According to the WHO report, one in 20 deaths worldwide in 2016 – three million people – is “the result of harmful use of alcohol”. Three-quarters of the dead were men.

Car crashes and violence

Of all the alcohol-related deaths, the main cause (28%) was injury, – mainly traffic crashes, self-harm and interpersonal violence, followed by digestive disorders (21%) and heart attacks and strokes (19%). The remaining deaths were caused by “infectious diseases, cancers, mental disorders and other health conditions”.

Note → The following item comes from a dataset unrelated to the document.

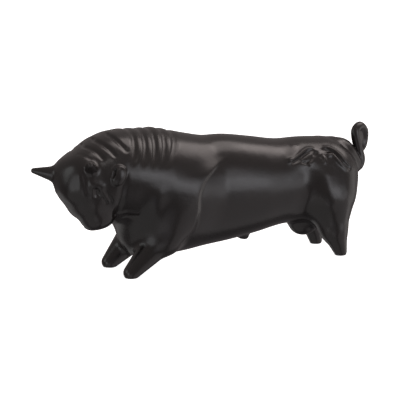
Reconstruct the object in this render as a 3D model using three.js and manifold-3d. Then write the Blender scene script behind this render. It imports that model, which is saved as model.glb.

“We would like to see Member States implement creative solutions that will save lives, such as taxing alcohol and restricting advertising,” said WHO Director-General Dr Tedros Adhanom Ghebreyesus. “We must do more to cut demand and reach the target set by governments of a 10% relative reduction in consumption of alcohol globally between 2010 and 2025.”

Meanwhile, Katie Dain, CEO of the NCD Alliance said: “Alcohol policy has not been visible on the public health decision-making table for way too long – SAFER changes that and will draw a line in the sand.”

“Governments now have the means to inform and protect the public around alcohol consumption, in much the same way we have seen tobacco control measures produce spectacular success in raising awareness of the harms of smoking.”

South Africa doesn’t have a systematic alcohol policy, and the ANC government is unlikely to roll one out until after the 2019 elections, but perhaps the EFF’s interest in addressing alcohol abuse will spur the action that – bar a few sporadic policy interventions – has been absent all these years.